BEGIN
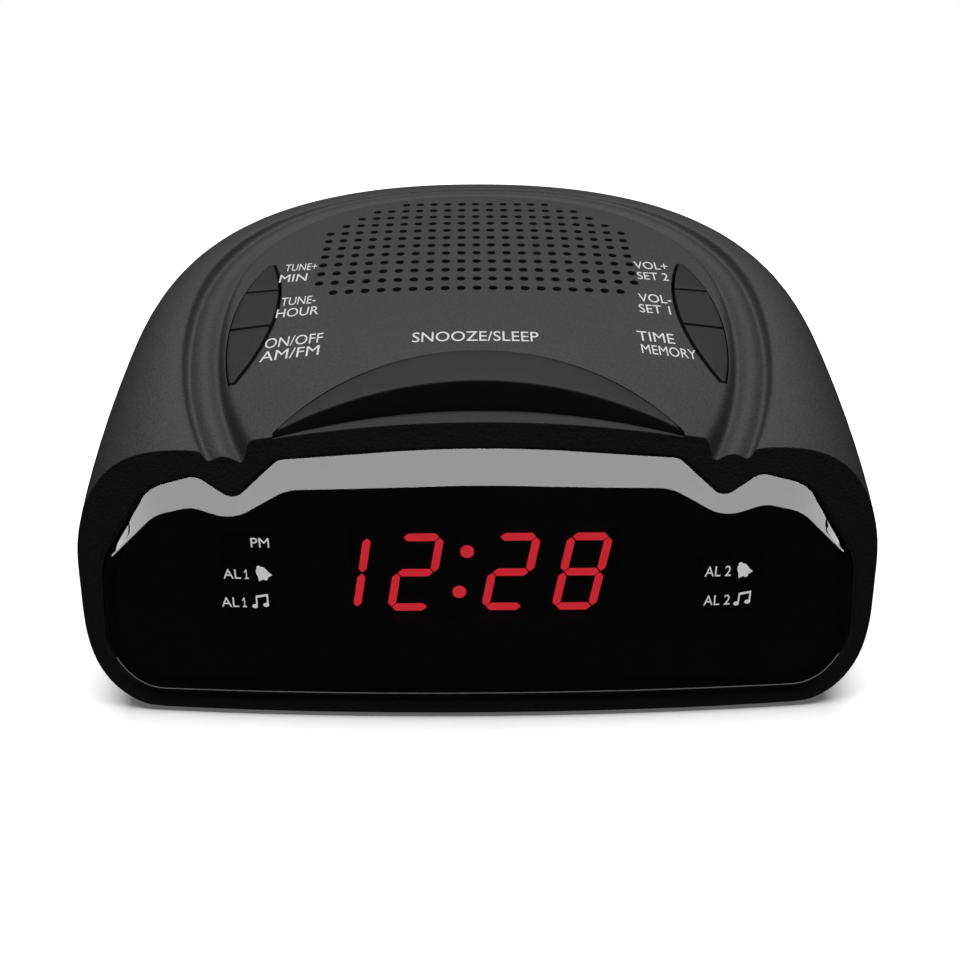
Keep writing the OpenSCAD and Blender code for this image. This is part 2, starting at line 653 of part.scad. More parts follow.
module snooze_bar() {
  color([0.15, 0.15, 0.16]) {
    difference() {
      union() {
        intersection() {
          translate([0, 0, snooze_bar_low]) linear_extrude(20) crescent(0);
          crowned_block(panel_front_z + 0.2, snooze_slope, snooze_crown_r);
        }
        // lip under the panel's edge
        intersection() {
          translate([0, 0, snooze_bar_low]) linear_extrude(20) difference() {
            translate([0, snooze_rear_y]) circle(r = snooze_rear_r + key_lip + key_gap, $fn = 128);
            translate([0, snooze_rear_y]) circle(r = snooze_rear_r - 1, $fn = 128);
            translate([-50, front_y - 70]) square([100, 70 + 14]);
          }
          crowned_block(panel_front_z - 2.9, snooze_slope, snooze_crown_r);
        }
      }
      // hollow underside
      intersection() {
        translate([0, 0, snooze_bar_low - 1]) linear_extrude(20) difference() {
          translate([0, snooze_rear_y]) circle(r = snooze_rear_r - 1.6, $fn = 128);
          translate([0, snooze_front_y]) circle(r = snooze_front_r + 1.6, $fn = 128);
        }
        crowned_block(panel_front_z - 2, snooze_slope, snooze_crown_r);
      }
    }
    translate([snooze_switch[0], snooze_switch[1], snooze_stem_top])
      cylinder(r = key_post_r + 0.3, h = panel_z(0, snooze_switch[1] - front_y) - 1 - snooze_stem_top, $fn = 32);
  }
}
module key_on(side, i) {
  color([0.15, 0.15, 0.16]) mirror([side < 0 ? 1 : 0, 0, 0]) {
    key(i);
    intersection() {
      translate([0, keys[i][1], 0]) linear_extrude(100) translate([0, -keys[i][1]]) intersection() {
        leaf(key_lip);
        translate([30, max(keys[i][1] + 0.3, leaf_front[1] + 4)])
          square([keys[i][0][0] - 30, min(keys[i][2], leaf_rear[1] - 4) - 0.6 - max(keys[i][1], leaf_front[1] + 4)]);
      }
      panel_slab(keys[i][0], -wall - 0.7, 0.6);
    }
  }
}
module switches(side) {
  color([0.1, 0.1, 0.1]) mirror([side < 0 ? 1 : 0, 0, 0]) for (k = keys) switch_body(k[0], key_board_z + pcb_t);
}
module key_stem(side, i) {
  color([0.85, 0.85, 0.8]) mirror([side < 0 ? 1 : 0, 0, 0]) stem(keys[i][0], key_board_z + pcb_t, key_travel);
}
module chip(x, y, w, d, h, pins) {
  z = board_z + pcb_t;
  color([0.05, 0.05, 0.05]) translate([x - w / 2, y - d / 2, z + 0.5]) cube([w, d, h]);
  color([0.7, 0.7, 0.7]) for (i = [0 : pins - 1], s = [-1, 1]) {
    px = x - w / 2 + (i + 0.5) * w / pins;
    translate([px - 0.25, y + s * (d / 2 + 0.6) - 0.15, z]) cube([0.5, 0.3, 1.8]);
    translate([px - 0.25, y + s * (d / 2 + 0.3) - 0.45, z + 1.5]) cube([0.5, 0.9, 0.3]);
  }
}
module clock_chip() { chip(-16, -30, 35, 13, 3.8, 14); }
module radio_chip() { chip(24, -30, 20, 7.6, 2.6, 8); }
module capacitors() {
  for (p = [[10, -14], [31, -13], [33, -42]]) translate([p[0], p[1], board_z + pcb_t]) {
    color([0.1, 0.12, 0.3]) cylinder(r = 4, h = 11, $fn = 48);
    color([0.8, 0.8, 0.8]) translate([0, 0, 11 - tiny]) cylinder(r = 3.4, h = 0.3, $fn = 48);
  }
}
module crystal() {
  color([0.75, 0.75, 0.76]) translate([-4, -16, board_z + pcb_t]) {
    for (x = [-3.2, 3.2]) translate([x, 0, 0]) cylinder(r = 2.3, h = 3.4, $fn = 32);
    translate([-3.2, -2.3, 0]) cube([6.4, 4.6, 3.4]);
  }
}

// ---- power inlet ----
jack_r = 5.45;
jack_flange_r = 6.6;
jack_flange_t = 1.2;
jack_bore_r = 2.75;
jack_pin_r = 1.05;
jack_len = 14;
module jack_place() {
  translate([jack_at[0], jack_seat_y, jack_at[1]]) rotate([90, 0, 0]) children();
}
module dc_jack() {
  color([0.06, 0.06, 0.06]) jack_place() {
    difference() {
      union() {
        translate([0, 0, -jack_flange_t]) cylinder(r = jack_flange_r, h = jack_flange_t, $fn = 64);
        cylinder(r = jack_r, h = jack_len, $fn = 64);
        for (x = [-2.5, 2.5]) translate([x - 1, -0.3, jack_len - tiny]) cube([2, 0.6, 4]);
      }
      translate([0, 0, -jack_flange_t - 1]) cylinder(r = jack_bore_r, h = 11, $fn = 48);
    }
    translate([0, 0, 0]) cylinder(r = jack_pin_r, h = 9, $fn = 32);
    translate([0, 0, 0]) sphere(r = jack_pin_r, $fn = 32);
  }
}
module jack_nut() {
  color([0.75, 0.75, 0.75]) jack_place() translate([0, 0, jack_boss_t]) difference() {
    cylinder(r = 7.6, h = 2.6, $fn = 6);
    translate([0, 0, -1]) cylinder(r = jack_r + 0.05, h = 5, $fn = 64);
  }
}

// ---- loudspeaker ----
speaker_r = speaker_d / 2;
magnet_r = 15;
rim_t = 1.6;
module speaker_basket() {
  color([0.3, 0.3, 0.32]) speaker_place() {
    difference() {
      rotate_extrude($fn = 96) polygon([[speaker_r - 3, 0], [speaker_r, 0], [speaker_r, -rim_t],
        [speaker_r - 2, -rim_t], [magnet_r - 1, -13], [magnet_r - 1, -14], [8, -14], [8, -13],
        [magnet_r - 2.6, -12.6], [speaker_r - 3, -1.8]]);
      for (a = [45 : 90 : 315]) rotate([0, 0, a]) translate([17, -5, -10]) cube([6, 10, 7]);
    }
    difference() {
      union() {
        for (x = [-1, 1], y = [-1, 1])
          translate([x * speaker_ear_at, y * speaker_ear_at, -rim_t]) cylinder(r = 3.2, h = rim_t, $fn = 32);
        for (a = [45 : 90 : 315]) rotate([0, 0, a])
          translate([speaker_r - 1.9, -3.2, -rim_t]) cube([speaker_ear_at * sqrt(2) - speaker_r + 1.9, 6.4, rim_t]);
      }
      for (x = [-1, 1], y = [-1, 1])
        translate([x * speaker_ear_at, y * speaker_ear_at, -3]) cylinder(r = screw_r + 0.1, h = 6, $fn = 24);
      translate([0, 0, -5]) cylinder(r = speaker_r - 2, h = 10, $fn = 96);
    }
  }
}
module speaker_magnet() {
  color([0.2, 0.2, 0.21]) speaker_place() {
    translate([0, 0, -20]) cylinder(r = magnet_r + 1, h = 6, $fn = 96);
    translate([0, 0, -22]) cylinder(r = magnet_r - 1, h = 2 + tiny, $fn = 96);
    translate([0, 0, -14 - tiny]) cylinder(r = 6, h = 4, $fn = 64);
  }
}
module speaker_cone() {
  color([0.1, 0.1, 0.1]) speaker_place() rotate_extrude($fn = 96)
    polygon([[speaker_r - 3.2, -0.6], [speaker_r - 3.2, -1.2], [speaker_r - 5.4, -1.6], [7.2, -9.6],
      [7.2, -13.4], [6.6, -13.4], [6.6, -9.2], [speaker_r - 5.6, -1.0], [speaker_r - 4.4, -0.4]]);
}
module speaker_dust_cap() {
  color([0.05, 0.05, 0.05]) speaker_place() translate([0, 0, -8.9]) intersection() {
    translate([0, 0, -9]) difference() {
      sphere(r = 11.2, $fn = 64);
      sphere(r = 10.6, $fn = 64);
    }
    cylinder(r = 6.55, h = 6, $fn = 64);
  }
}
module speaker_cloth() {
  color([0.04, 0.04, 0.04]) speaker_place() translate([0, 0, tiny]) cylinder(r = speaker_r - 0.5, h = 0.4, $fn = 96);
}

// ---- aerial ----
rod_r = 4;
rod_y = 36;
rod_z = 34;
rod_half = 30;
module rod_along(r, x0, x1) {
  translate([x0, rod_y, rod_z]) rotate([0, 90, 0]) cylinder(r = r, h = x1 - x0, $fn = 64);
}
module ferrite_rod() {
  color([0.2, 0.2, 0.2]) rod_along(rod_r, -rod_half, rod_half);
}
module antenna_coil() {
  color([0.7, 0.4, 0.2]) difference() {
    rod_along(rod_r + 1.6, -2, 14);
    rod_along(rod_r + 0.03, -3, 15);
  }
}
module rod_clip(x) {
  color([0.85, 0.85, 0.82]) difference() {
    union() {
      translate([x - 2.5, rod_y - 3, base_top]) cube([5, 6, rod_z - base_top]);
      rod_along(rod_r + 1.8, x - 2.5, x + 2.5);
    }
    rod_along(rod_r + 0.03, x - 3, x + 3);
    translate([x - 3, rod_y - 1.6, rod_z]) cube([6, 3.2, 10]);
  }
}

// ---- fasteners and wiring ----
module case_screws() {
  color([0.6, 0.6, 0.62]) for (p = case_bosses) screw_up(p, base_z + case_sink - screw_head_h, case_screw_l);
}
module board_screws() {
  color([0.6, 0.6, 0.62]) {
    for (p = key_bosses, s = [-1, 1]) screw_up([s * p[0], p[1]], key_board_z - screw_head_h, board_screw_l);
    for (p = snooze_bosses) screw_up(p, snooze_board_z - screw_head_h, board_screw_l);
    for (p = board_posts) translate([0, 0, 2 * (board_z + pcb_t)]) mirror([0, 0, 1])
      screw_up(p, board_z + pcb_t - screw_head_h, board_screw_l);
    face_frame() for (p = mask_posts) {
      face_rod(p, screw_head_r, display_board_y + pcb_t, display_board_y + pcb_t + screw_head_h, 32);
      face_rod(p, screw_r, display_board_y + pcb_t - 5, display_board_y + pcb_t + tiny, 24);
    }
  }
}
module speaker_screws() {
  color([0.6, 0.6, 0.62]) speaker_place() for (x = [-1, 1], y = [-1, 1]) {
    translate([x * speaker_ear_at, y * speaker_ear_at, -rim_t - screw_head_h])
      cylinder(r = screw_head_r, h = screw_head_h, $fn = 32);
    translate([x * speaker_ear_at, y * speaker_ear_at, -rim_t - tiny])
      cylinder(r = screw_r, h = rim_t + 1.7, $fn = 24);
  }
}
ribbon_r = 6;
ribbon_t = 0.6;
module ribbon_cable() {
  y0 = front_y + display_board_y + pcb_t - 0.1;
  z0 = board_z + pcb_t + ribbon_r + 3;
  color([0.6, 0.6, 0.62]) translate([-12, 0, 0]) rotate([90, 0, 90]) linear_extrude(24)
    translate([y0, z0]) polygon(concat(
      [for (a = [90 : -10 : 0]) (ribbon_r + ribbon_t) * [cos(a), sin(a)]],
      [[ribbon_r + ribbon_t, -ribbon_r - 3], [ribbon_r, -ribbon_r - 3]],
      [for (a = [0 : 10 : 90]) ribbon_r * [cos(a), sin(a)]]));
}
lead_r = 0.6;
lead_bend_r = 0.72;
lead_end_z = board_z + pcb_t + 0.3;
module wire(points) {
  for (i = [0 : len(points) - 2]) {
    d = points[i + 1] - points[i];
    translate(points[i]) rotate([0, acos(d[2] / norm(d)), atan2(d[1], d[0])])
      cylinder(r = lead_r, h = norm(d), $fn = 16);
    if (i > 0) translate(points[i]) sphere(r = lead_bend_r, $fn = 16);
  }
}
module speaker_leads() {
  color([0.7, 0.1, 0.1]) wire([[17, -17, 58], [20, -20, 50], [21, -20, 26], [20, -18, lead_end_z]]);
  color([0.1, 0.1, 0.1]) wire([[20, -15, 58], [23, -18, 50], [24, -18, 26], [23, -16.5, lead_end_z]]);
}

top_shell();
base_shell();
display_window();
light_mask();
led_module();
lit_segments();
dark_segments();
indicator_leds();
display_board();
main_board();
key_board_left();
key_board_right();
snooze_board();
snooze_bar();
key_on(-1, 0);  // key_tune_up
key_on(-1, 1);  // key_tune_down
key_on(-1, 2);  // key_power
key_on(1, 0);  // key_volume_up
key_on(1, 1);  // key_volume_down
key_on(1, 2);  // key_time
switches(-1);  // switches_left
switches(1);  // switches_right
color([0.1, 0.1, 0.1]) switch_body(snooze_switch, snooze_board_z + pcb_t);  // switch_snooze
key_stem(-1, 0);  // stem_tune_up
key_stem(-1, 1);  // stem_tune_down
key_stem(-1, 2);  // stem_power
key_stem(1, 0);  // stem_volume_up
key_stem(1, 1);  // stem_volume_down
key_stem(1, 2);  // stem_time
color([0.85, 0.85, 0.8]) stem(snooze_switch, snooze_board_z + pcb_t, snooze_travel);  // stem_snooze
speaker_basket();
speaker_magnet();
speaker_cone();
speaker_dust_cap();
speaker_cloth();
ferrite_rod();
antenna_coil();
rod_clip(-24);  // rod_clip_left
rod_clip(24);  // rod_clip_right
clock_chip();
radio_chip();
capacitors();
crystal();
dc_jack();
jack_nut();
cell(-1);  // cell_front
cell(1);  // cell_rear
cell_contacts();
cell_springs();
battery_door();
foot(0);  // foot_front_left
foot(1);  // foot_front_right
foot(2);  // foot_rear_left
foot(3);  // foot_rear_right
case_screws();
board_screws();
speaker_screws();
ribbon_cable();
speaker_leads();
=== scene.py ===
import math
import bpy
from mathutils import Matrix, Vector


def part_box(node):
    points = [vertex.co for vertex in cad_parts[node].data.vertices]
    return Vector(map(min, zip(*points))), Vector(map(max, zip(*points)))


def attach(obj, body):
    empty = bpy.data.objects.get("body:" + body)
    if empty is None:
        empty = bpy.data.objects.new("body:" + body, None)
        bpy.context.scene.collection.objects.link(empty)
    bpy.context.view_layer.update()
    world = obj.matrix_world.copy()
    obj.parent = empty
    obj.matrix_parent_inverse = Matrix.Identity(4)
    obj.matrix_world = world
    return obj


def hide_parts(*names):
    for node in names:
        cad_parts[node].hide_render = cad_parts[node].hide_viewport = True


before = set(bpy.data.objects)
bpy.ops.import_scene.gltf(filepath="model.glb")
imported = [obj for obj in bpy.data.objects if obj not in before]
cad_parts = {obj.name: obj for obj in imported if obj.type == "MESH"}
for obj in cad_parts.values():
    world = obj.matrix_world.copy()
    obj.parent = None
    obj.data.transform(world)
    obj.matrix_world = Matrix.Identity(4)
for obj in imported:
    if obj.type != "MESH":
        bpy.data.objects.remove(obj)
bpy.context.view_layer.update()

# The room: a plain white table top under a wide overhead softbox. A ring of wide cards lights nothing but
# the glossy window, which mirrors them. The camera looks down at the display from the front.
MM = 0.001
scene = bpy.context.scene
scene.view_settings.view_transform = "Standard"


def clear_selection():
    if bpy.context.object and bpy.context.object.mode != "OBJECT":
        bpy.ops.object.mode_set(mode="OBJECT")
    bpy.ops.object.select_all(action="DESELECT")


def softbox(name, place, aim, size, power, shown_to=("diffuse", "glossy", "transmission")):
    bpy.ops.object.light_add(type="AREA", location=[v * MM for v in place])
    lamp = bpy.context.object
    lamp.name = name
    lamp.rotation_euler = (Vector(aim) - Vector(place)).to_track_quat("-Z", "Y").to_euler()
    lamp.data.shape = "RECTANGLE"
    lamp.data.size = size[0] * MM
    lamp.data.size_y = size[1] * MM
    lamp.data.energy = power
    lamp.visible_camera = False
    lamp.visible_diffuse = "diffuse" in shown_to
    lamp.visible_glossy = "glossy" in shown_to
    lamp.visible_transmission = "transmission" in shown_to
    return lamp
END
Task brief: Each line above that holds the string "points" should be copied and shown.

Exercise output:
module wire(points) {
  for (i = [0 : len(points) - 2]) {
    d = points[i + 1] - points[i];
    translate(points[i]) rotate([0, acos(d[2] / norm(d)), atan2(d[1], d[0])])
    if (i > 0) translate(points[i]) sphere(r = lead_bend_r, $fn = 16);
    points = [vertex.co for vertex in cad_parts[node].data.vertices]
    return Vector(map(min, zip(*points))), Vector(map(max, zip(*points)))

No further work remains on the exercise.